Few incidents would gladden the seats of power in Moscow and Beijing, that can hardly boast of popular will being reflected in government or governance, than US democracy being put on a coma for four hours, only to recover from a traumatic puzzle of what went wrong. Little surprise then that Beijing was prompt to say, with ill-concealed glee, that it 'hopes the people in the US can enjoy peace'. But the most unkindest cut came from the Chinese themselves when they compared the events in Capitol building with the protests in Hong Kong – a comparison hard to comprehend. If the Hong Kong protests were a hugely popular clamour for basic democracy and civil rights, and not against political adversaries, the Washington DC scenes were of raiding a centre of government to protect one man's megalomania.

Nothing would be more difficult to believe that a mob of a few thousands could storm into Capitol building on the spur of some immediate incident. Planning was all through evident. The crowd that gathered, as reported by BBC among others, was made up of extreme far-right groups and supporters of fringe online conspiracy theories, eg, QAnon and the all-male stridently anti-immigrant Proud Boys. Social media did play a major role in mobilising the 'inspired' mass that met first for a pro-Trump rally and then for an onslaught on a structure and electoral outcomes.

Few questions are more inscrutable than why there was such a security breach in the Capitol, the heart of US government, when the entire America's elected representatives were inside mainly to seal the verdict of the American people, despite the backdrop of perceivable tension. Trump's supporters, not merely die-hard Republicans, were in for a free for all, roaming and ransacking all despite the 2000-strong security force present. And at the same time the unruly throng, all pro-Trump, were seen vandalising the facility and everything around in what will for long be debated as a serious security lapse.

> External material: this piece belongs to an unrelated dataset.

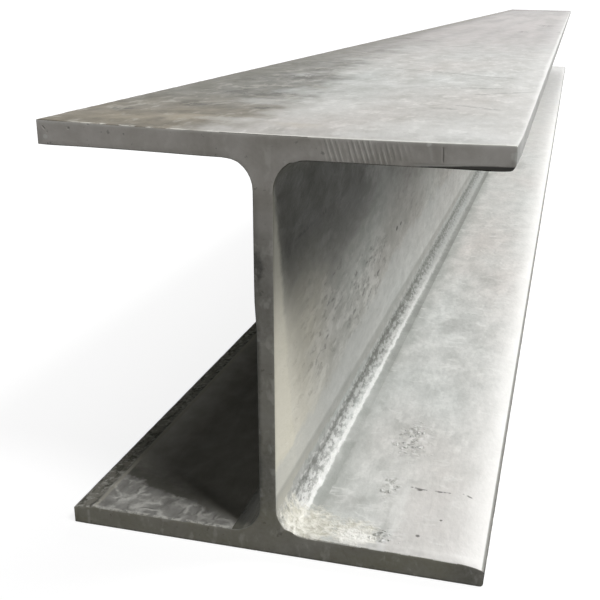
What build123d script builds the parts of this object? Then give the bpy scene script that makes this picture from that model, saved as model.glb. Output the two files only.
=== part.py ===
from build123d import *
import os

# Hot-rolled wide-flange beam, in millimetres.
# X runs across the flanges, Y along the length and Z up.
# The origin is under the middle of the beam, on the underside of the lower flange.

# Cross-section
FLANGE_WIDTH = 200.0
SECTION_DEPTH = 195.5
FLANGE_THICKNESS = 10.0
WEB_THICKNESS = 8.0

# Radius of the fillets that join the web to the flanges
ROOT_RADIUS = 14.0

# Towards each toe the rolls let the flange's inner face fall away in a shallow arc
TOE_RUN = 12.0
LOWER_TOE_DROP = 1.8
UPPER_TOE_DROP = 0.6

# Radii of the long edges at the toes
LOWER_OUTER_EDGE_RADIUS = 1.6
LOWER_INNER_EDGE_RADIUS = 1.0
UPPER_INNER_EDGE_RADIUS = 2.4
UPPER_OUTER_EDGE_RADIUS = 0.8

# Along the beam
BEAM_LENGTH = 3000.0

# The zinc coat leaves the sawn edges at both ends a little round
END_EDGE_RADIUS = 0.5

half_width = FLANGE_WIDTH / 2
half_web = WEB_THICKNESS / 2
half_length = BEAM_LENGTH / 2
toe_start = half_width - TOE_RUN

# Heights of the flanges' inner faces, at the web and at the toes
lower_inner = FLANGE_THICKNESS
upper_inner = SECTION_DEPTH - FLANGE_THICKNESS
lower_toe = lower_inner - LOWER_TOE_DROP
upper_toe = upper_inner + UPPER_TOE_DROP

# Each corner of the section's right half that is rounded: its x, its height and its radius
rounded_corners = [
    (half_web, lower_inner, ROOT_RADIUS),
    (half_web, upper_inner, ROOT_RADIUS),
    (half_width, 0, LOWER_OUTER_EDGE_RADIUS),
    (half_width, lower_toe, LOWER_INNER_EDGE_RADIUS),
    (half_width, upper_toe, UPPER_INNER_EDGE_RADIUS),
    (half_width, SECTION_DEPTH, UPPER_OUTER_EDGE_RADIUS),
]


def corner_pair(face, x, height):
    """The two corners of the section at this height, right and left of the web."""
    pair = []
    for side_x in (x, -x):
        corner = min(face.vertices(), key=lambda v: (v.X - side_x) ** 2 + (v.Y - height) ** 2)
        pair.append(corner)
    return pair


with BuildPart() as beam:
    # The section is drawn at the far end, where the sketch's own axes are X and Z
    with BuildSketch(Plane.XZ.offset(-half_length)) as section:
        with BuildLine():
            Polyline((0, 0), (half_width, 0), (half_width, lower_toe))
            TangentArc((toe_start, lower_inner), (half_width, lower_toe), tangent=(1, 0))
            Polyline(
                (toe_start, lower_inner),
                (half_web, lower_inner),
                (half_web, upper_inner),
                (toe_start, upper_inner),
            )
            TangentArc((toe_start, upper_inner), (half_width, upper_toe), tangent=(1, 0))
            Polyline((half_width, upper_toe), (half_width, SECTION_DEPTH), (0, SECTION_DEPTH))
            mirror(about=Plane.YZ)
        make_face()
        for x, height, radius in rounded_corners:
            fillet(corner_pair(section.sketch_local, x, height), radius)
    extrude(amount=BEAM_LENGTH)
    end_faces = beam.faces().filter_by(Axis.Y)
    fillet(end_faces.edges(), END_EDGE_RADIUS)

i_beam = beam.part
i_beam.label = "i_beam"

os.makedirs("parts", exist_ok=True)
export_step(i_beam, "parts/i_beam.step")
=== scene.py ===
import bpy, bmesh
import math
from functools import reduce
from mathutils import Matrix, Vector


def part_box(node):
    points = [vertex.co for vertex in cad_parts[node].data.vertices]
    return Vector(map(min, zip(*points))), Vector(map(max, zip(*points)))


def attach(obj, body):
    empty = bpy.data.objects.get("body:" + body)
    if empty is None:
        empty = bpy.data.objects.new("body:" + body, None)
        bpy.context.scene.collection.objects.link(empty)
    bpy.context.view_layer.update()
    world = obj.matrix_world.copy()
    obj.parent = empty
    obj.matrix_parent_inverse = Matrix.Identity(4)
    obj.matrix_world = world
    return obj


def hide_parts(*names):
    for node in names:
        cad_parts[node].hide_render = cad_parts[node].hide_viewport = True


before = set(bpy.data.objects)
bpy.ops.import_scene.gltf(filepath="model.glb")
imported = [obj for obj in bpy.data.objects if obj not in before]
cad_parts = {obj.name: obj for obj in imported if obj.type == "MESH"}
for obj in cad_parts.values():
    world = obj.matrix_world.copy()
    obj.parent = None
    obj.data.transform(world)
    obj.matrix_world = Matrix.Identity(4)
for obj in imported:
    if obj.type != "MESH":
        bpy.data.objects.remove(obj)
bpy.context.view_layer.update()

# The beam's box from the frame: X across the flanges, Y along the length, Z up
low_corner, high_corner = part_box("i_beam")
HALF_WIDTH = high_corner.x
HALF_LENGTH = high_corner.y
DEPTH = high_corner.z
NEAR_END = -HALF_LENGTH

# The section, in metres
FLANGE = .01
WEB = .008
ROOT_RADIUS = .014
TOE_RUN = .012
LOWER_TOE_DROP = .0018
UPPER_TOE_DROP = .0006
LOWER_OUTER_EDGE = .0016
LOWER_INNER_EDGE = .001
UPPER_INNER_EDGE = .0024
UPPER_OUTER_EDGE = .0008
END_EDGE = .0005

# The left toes came out of the rolls sharper than the right ones
LEFT_LOWER_TOE_DROP = .0015
LEFT_EDGE = .0005

HALF_WEB = WEB / 2
LOWER_INNER = FLANGE
UPPER_INNER = DEPTH - FLANGE
TOE_START = HALF_WIDTH - TOE_RUN
# The centres of the root fillets
ROOT_X = HALF_WEB + ROOT_RADIUS
LOWER_ROOT = LOWER_INNER + ROOT_RADIUS
UPPER_ROOT = UPPER_INNER - ROOT_RADIUS

# How near counts as on an edge, on a face with relief, and clear of a face's border
HAIR = 1e-5
CLOSE = .001
SLIVER = .0001

# The near end's top edge is worn rounder than the rest by this many times its radius, less beyond WEAR_ENDS
TOP_EDGE_WEAR = 1.6
WEAR_ENDS = .07

# Faces that meet at less than this, in degrees, look like one smooth skin
SMOOTH_BELOW = 35


def falloff(distance, reach):
    """1 at the middle, easing to 0 at the reach."""
    t = max(0.0, 1.0 - abs(distance) / reach)
    return t * t * (3 - 2 * t)


# Selecting and shaping in edit mode

def select_only(piece):
    bpy.ops.object.select_all(action="DESELECT")
    piece.select_set(True)
    bpy.context.view_layer.objects.active = piece


def edit(piece, mode="FACE"):
    """Opens one piece in edit mode with nothing selected."""
    if bpy.context.mode != "OBJECT":
        bpy.ops.object.mode_set(mode="OBJECT")
    select_only(piece)
    bpy.ops.object.mode_set(mode="EDIT")
    bpy.ops.mesh.select_mode(type=mode)
    bpy.ops.mesh.select_all(action="DESELECT")


def pick(piece, kind, wanted):
    """Selects the edges or faces of the piece that the test accepts."""
    bpy.ops.mesh.select_all(action="DESELECT")
    mesh = bmesh.from_edit_mesh(piece.data)
    mesh.normal_update()
    for item in getattr(mesh, kind):
        if wanted(item):
            item.select_set(True)
    mesh.select_flush_mode()
    bmesh.update_edit_mesh(piece.data)


def centre_of(edge):
    return (edge.verts[0].co + edge.verts[1].co) / 2


def middle_of(face):
    return face.calc_center_median()


def runs_along(edge, axis):
    way = (edge.verts[1].co - edge.verts[0].co).normalized()
    return abs(way[axis]) > .999


def cut(position, axis):
    """Cuts the whole open piece with a plane square to the axis."""
    facing = Vector((0, 0, 0))
    facing[axis] = 1
    bpy.ops.mesh.select_all(action="SELECT")
    bpy.ops.mesh.bisect(plane_co=facing * position, plane_no=facing)


def finish_edit():
    bpy.ops.object.mode_set(mode="OBJECT")


# The beam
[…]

And that included: sparse police deployment was easily overpowered by the crowds some even armed; some protesters, were as per subsequent videos, even escorted out by security, and what more, a police officer as per a BBC report posting for a selfie with a man inside amidst the chaos. CNN also quoted a familiar member of the far right Proud Boys, Nick Ochs as saying that amidst the thousands of people there, totally out of control, he was neither intercepted nor questioned.  All this followed a call by the free-world's democratic ruler for four years - far from graceful in defeat and close to being ballot-boxed to throw in the towel – who did everything he could to force his loyalists  into the hall where his defeat was to be formally sealed.   And when around the same hour, news came that the Republicans lost two critical Senate seats in  Georgia,  making the Senate evenly balanced but the decisive casting vote lying with Democratic vice president Kamala Harris, that came as the added spur for mayhem. Many lawmakers were forced to take shelter on the floor and under seats before being escorted to safety.  Of course, the leader later in an unbelievable backtracking,  called for order and promised a peaceful transition. 

And that President had, prior to taking office vowed to end American involvement elsewhere and to bring back US soldiers home – an eventuality millions of people across continents suffering from American troop presence would welcome. But he promised it and did partly deliver too, not because of the iniquity involved in such hegemony but because it was a losing bargain for the US: what did we gain, what did they give us in return, nothing- used to be his refrain. And when Trump did pull out forces from Iraq and Afghanistan, which even now is not complete, he still maintained his shrill outrage against Iran with no signals of stopping US engagement abroad. Not stopping there, he had been religiously backing the Zionist regime in Israel, perhaps the root cause of the cardinal West Asian crisis vis-à-vis the Palestinian question. Trump did what most US Presidents had stopped short of doing, in spite of the support some of them had lent to the Jewish nation in principle: recognise Jerusalem as the capital of Israel and move the US Embassy from Tel Aviv to eastern Jerusalem. And his last 'good deed' came close to his leaving office, of tying up a few Arab countries, including UAE and Bahrain with Israel for formal relations including diplomatic ties, much against the will of the region and their people.

Finally, no other event in recent history would give so many takeaways for democracy. One, America, like many other democracies, is not immune to mobocratic distortion of democracy.  For, it is nothing unusual for mutiny to be triggered in democracies when duly elected governments overrun the mandate and go for anti-people measures under majority decision, but not right decisions. Two, democracies are exposed to the threat of overturning of orderly poll results too. Three, the politically virile segment of the US, is not that demure and decorous a variety when it comes to accepting the rival that legitimately wins – the soul of democracy. Four, even leaders who the world by and large do not approve of, can get elected and even come close to being re-elected. Finally, despite all physical assaults on bastions of democratic rule, ultimately it survives as the least evil among all available forms of government.